Your instructions: Review the listing and copy each line that holds the word "joints".

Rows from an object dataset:
★ ★ ★ ★

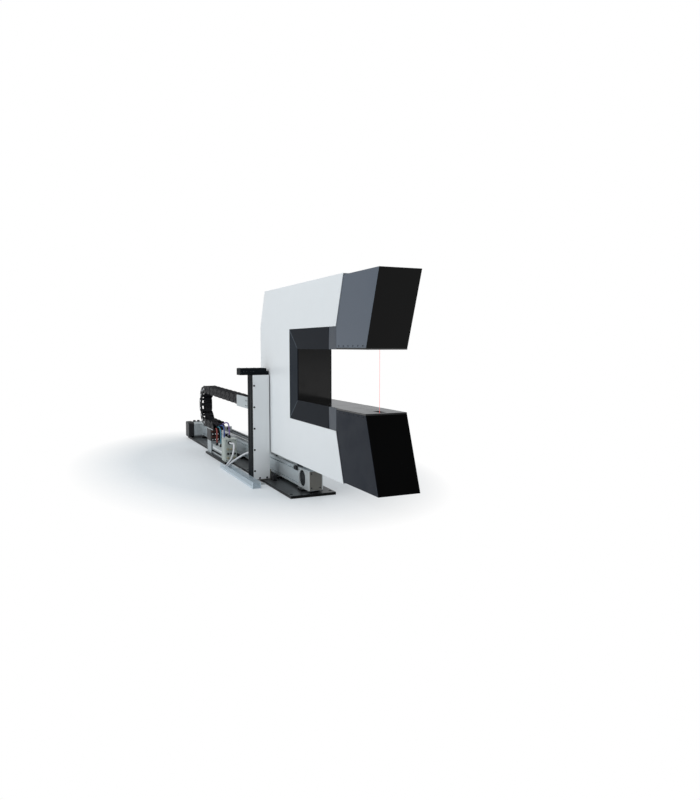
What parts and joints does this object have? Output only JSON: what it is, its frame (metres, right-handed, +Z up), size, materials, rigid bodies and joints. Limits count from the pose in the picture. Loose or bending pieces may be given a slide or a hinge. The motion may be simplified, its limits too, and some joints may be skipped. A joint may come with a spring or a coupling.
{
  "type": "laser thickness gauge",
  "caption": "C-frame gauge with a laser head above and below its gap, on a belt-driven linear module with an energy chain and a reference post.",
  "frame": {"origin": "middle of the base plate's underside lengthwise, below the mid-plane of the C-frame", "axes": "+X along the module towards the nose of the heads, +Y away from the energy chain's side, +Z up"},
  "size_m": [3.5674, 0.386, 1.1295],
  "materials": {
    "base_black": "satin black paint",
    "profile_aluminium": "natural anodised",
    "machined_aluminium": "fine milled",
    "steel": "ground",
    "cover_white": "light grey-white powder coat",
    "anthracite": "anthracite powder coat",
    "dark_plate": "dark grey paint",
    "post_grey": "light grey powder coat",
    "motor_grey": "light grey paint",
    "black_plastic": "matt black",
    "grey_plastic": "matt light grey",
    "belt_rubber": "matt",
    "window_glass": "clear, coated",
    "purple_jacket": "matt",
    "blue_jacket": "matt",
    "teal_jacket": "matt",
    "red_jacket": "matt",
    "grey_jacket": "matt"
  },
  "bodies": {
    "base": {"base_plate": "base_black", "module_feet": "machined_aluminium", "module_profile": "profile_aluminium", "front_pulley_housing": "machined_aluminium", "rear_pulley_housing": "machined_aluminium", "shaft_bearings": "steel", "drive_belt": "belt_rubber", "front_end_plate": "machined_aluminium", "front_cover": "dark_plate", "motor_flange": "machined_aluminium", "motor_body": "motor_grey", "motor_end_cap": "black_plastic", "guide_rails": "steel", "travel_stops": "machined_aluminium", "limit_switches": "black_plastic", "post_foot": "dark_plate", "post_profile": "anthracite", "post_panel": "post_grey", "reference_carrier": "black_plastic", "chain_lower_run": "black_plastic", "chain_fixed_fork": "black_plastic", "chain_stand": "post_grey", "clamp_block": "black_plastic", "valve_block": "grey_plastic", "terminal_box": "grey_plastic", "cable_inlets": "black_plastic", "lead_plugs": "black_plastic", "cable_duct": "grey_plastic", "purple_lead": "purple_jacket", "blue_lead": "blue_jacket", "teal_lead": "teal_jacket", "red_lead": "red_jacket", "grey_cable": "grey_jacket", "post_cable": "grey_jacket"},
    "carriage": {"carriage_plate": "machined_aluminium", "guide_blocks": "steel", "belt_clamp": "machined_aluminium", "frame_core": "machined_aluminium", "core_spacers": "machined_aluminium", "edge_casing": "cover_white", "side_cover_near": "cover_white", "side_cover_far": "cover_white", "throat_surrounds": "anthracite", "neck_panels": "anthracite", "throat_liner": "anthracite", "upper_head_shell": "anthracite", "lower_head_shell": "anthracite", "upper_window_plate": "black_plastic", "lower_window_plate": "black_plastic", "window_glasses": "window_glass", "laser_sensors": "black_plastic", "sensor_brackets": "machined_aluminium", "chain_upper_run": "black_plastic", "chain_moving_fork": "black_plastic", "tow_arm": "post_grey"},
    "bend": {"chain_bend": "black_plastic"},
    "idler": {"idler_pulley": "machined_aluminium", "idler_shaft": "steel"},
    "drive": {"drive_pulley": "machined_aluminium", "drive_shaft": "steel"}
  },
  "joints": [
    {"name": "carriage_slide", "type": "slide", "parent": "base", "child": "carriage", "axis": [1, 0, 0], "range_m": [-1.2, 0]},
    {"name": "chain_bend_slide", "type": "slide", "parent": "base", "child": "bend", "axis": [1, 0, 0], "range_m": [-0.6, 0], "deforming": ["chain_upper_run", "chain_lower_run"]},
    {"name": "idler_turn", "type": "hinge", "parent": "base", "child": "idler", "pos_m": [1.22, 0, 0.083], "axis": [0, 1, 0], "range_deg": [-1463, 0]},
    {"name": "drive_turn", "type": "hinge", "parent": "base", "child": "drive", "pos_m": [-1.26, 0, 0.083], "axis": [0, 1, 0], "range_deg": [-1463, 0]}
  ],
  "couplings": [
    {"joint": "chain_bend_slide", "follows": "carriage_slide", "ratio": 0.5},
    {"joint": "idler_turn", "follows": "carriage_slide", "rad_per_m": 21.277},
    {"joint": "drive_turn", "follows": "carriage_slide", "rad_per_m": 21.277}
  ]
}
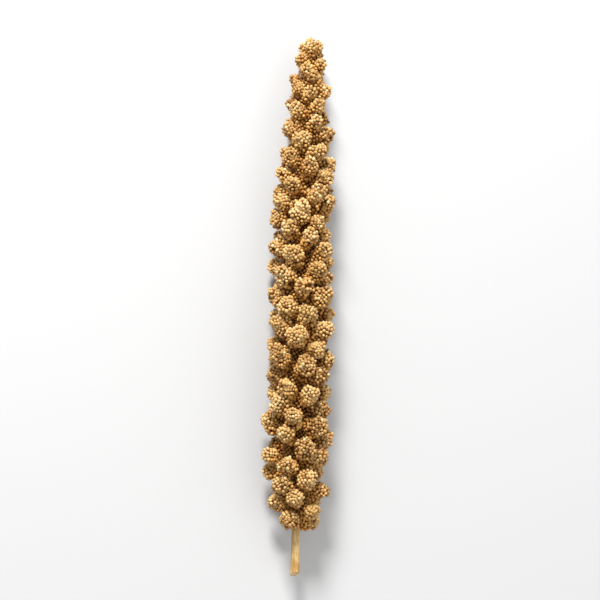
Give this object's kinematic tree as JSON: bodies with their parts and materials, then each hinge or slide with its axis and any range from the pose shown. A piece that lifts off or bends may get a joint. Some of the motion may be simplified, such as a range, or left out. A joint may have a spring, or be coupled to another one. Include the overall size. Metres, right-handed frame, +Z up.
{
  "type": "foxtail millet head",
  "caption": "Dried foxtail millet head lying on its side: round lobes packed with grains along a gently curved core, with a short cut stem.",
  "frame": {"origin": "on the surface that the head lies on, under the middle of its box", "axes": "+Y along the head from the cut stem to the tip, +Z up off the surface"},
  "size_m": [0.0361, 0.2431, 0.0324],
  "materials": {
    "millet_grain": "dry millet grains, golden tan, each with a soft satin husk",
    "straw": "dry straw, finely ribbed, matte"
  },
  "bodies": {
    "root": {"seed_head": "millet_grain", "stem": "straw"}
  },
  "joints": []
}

★ ★ ★ ★

Output for this task:
What parts and joints does this object have? Output only JSON: what it is, its frame (metres, right-handed, +Z up), size, materials, rigid bodies and joints. Limits count from the pose in the picture. Loose or bending pieces may be given a slide or a hinge. The motion may be simplified, its limits too, and some joints may be skipped. A joint may come with a spring or a coupling.
  "joints": [
  "joints": []